Furthermore, industry sources said there was still "discontent" over an increase in the service charges levied on tenants after the mall opened. Mr Crossley said: "The huge row about charges did not do them any favours in their relationships with tenants."

Westfield, however, insisted that it resolved the dispute in June by reducing the service charge by 7 per cent from £13.94 per square foot to £12.98, and giving retailers credits.

Retailers and restaurants are also disappointed that Westfield's cinema, a key driver of footfall, will not open until February after a long delay. But despite these shortcomings, the outlook for the centre as it approaches its first anniversary seems far brighter than it was at this time last year.

Let the Games begin: Centre owner remains bullish about East London site

Just like Great Britain's athletes, the Westfield Group faces a race against the clock to be ready for the London Olympics in 2012. The Australian group plans to open the Games' flagship shopping centre, which spectators will walk through to get to the Olympic stadium in Stratford, east London, in 2011. But so far only three retailers – John Lewis, Waitrose and Marks & Spencer – have signed up to take over one of the 300 units.

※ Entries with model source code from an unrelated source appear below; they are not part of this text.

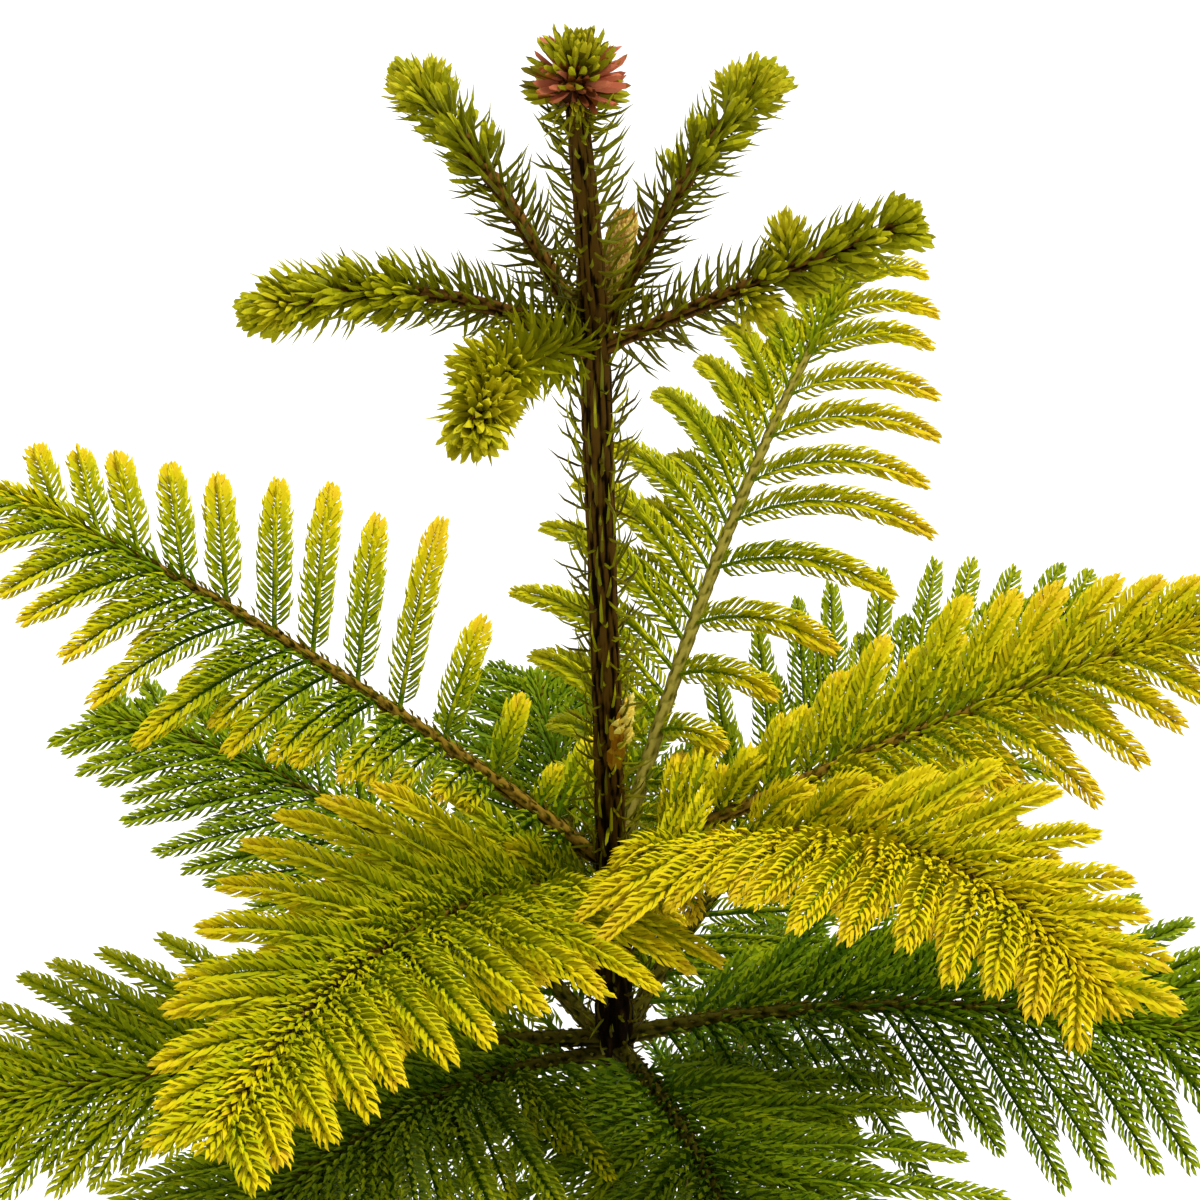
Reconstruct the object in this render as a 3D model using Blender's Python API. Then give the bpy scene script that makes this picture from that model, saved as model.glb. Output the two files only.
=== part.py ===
"""Young Norfolk Island pine, rooted in the ground.

One tapering trunk stands on a flat cut.  Four whorls of boughs ring it, and each bough is a bare
limb that runs on into one mass: a stem with a comb of needle-clad twigs on either side.
Metres, +Z up, origin at the middle of the trunk's foot.
"""

import math
import random
from collections import namedtuple

import bmesh
import bpy
import numpy as np
from mathutils import Vector

# ---------------------------------------------------------------- driving dimensions
GAP = 0.0003                    # clearance between neighbouring solids
UP = Vector((0, 0, 1))

TRUNK_TOP = 1.285               # height of the leader's tip
TRUNK_SIDES = 12
TRUNK_PROFILE = (               # height, radius
    (0.000, 0.0165), (0.300, 0.0145), (0.660, 0.0110), (0.840, 0.0080),
    (1.000, 0.0069), (1.140, 0.0070), (1.159, 0.0074), (1.172, 0.0062), (1.285, 0.0046),
)
TRUNK_RINGS = (0.0, 0.012, 0.030, 0.060, 0.110, 0.200, 0.300, 0.480, 0.660, 0.750, 0.840, 0.920, 1.000,
               1.080, 1.140, 1.159, 1.172, 1.230, TRUNK_TOP)
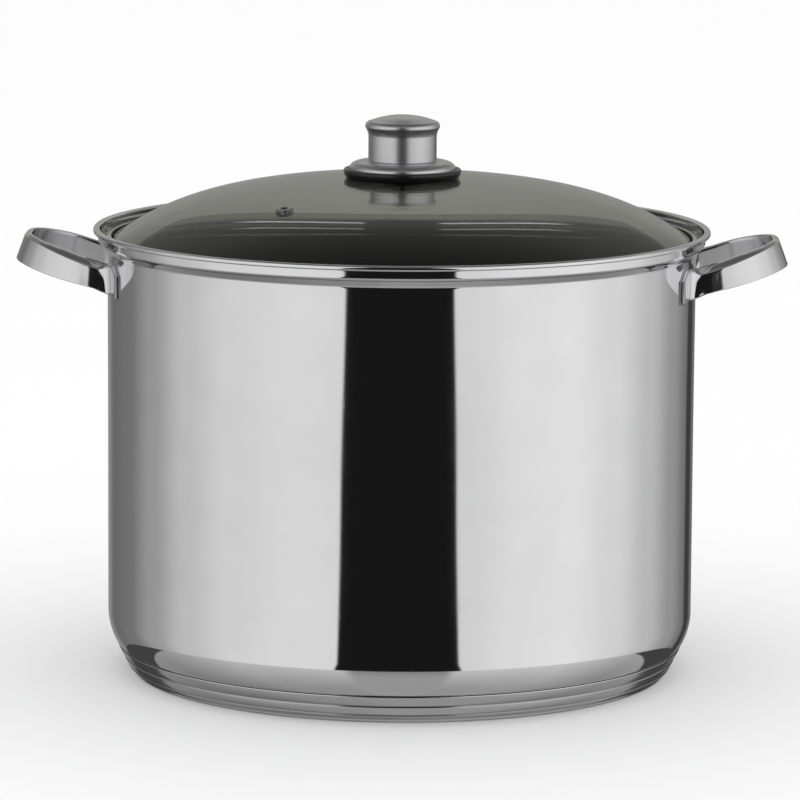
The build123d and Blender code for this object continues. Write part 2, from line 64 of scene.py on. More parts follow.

Speculation is also mounting that the opening date of June 2011 has already been pushed back to the autumn of that year, but Michael Gutman, managing director of Westfield UK and Europe, said: "We have not set any opening date."

Furthermore, he said Westfield was in advanced talks with a number of "major store users" which typically needed between 20,000 and 50,000 sq ft of floor space. Mr Gutman was also bullish about prospects for Stratford because it is served by several Tube lines, the Docklands Light Railway and a high-speed rail link. "Stratford will be like Westfield London on steroids," he said.